Armut – aber auch Wohlstand – sei demnach nicht fix verankert. Sehr vielen Menschen mit niedrigen Einkommen gelinge binnen kurzer Zeit ein sozialer Aufstieg. Die Aussage stieß vor allem bei Arbeiterkammer, Gewerkschaften und Statistik Austria auf Widerstand. Schließlich sei doch allseits bekannt, dass die Reichen reicher und die Armen ärmer werden.

Nun nahm sich das liberale Wirtschaftsforschungsinstitut Eco Austria der Materie an – und kam gestützt auf EU-Daten und jenen der Statistik Austria ebenfalls zu dem Ergebnis, „dass die Chancen, die eigene Situation in Österreich zu verbessern, deutlich besser sind als anderswo in Europa“, wie Wirtschaftsforscher Ulrich Schuh betont. Gestützt auf die EU-Silc-Daten aus den Jahren 2010 und 2011 kommt Eco Austria zu dem Schluss, dass jeder Zweite im untersten Einkommensbereich (die untersten zehn Prozent) ein Jahr später in eine höhere Einkommensklasse aufgestiegen ist. Nur in Großbritannien und Spanien gab es ähnlich hohe Werte. Hingegen ist in Ländern wie Schweden und Finnland der soziale Aufstieg – allerdings auch der Abstieg – viel schwieriger. In Schweden verharrten 68,5 Prozent bei den verfügbaren Haushaltseinkommen im untersten Zehntel, in Finnland 71,2 Prozent.

„Momentaufnahmen täuschen“

Klar scheint für Schuh, dass Armutsgefährdung stark mit Beschäftigung korreliert. In der Regel befinden sich im untersten Dezil (zehn Prozent) jene, die keiner geregelten Arbeit nachgehen. Doch da Arbeitslosigkeit in Österreich im Vergleich zu anderen EU-Ländern nicht verfestigt ist, findet eine Durchmischung statt. Im Schnitt sind in Österreich 300.000 Menschen arbeitslos. Tatsächlich sind im Laufe eines Jahres aber 800.000 von Arbeitslosigkeit betroffen. Die meisten finden relativ schnell wieder einen Job. Ähnlich verhält es sich mit den knapp eine Million Österreichern, die laut Armutskonferenz armutsgefährdet sind. Auch dabei handelt es sich um eine Momentaufnahme.

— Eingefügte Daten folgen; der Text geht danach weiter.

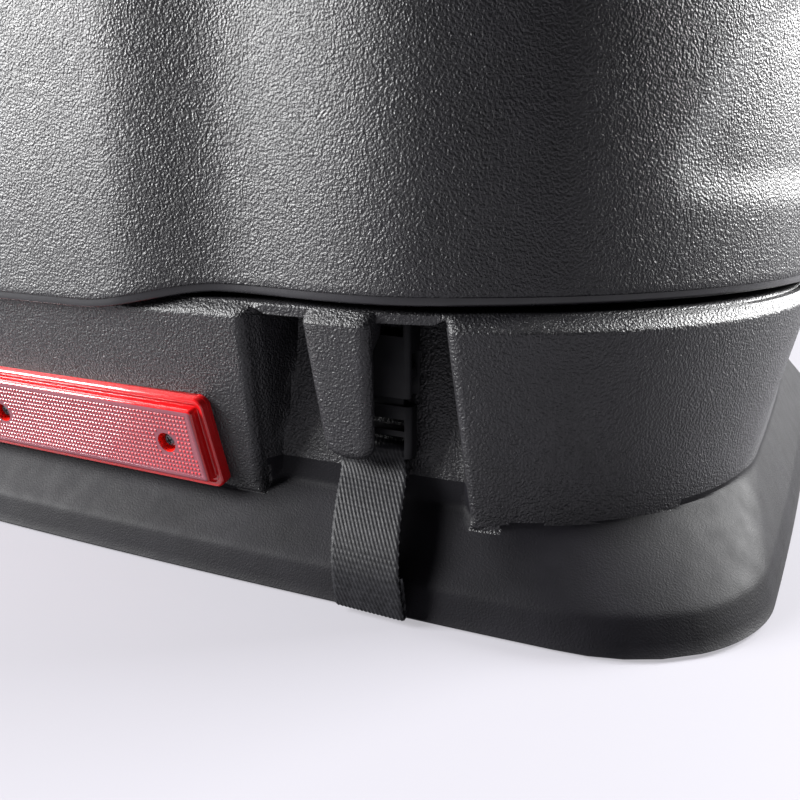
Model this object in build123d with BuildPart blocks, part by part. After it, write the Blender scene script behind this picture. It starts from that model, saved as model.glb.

„Wir lassen uns aber oft von solchen Momentaufnahmen täuschen“, betont Schuh. Das Problem stellen jene dar, die in den untersten Einkommensschichten bzw. in der Arbeitslosigkeit verharren. „Um die müssen wir uns kümmern“, sagt der Wirtschaftsforscher. Doch deren Anteil sei in Österreich vergleichsweise niedrig. „Da eben die Chance, der Armut zu entkommen, in Österreich größer ist als in anderen europäischen Ländern“, sagt Schuh, verhehlt aber nicht, dass aufgrund der hohen Mobilität der Einkommen gleichzeitig das Risiko größer ist, kurzfristig einen Einkommensverlust bzw. Arbeitslosigkeit in Kauf zu nehmen.

Also doch noch eine gute Nachricht für Sozialalarmisten.